La muerte de Marco Pantani ha convulsionado el mundo del ciclismo, resucitando a la vez el fantasma del dopaje. El célebre escalador italiano, protagonista indiscutible de la década de los noventa, también conocida como los Felices Años EPO , ha dejado el ciclismo y la vida tras un proceso degenerativo, personal y deportivo, que mueve de manera seria a la reflexión.

Ciclista excepcional y tramposo como pocos, Pantani abandera, desde el sábado, un frente de caídos por la causa que muy a nuestro pesar es probable que veamos engordar en años sucesivos. El uso y abuso de algunas sustancias (muchas experimentales) en la alta competición, y en el ciclismo en particular, ha sido denunciado insistentemente en los últimos años sin respuesta correctora por parte de las autoridades deportivas, cómplices por omisión.

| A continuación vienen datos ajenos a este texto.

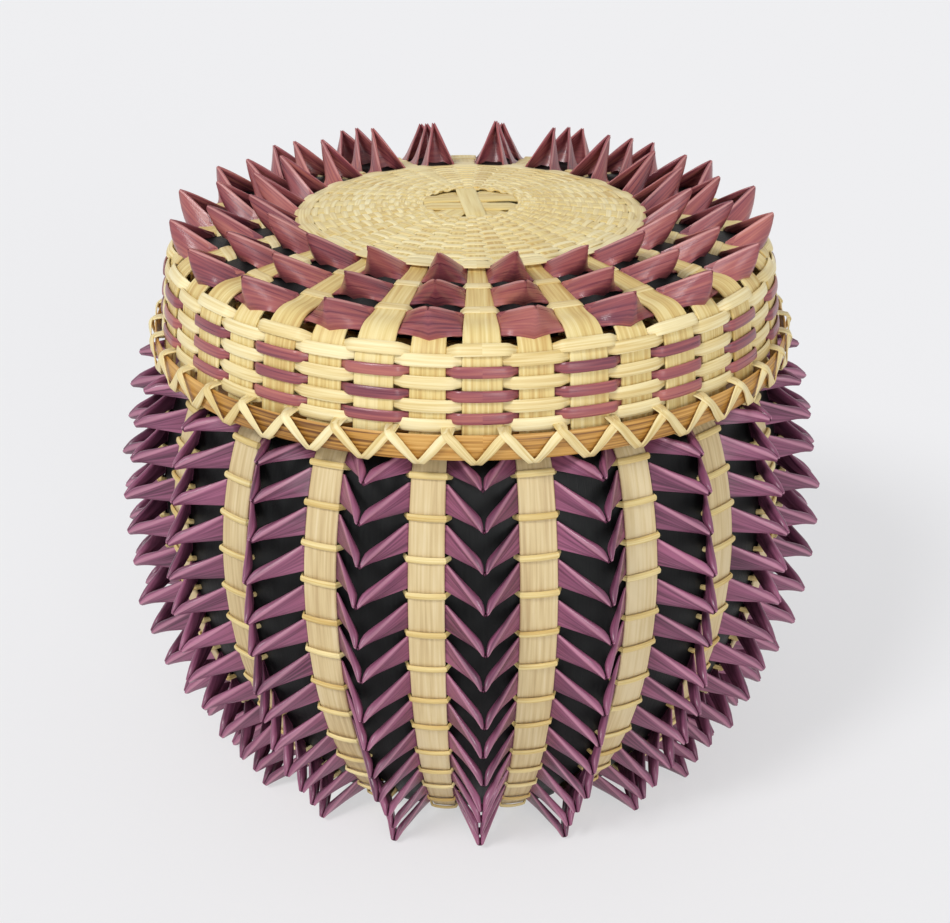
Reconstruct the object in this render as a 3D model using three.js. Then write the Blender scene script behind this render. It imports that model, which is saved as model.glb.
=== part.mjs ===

Eminentes doctores han señalado que los efectos perniciosos a largo plazo de la EPO y de los precursores o fabricantes artificiales de EPO no detectables, están aún por ver. Sin embargo, el consumo de EPO, lejos de detenerse tras el escándalo Festina (Tour-98), se ha sofisticado, como ha venido demostrando la policía francesa y la italiana (que no la española).

Al parecer, el primer efecto pernicioso ya está demostrado: una brutal merma de rendimiento deportivo en cuanto se prescinde de ella. La reconversión de un campeonísimo en ciclista del montón, vía control antidopaje, conlleva ciertas patologías, donde entraría la depresión y sus secuelas. La muerte de Pantani viene a confirmarnos una vez más que el peor enemigo del ciclismo sigue siendo el ciclismo, dentro de un proceso de autoliquidación imparable. ¿O acaso se ha hecho algo desde 1998...? Porque Pantani somos todos: él mismo, los que le incitaron y los que le vitoreamos.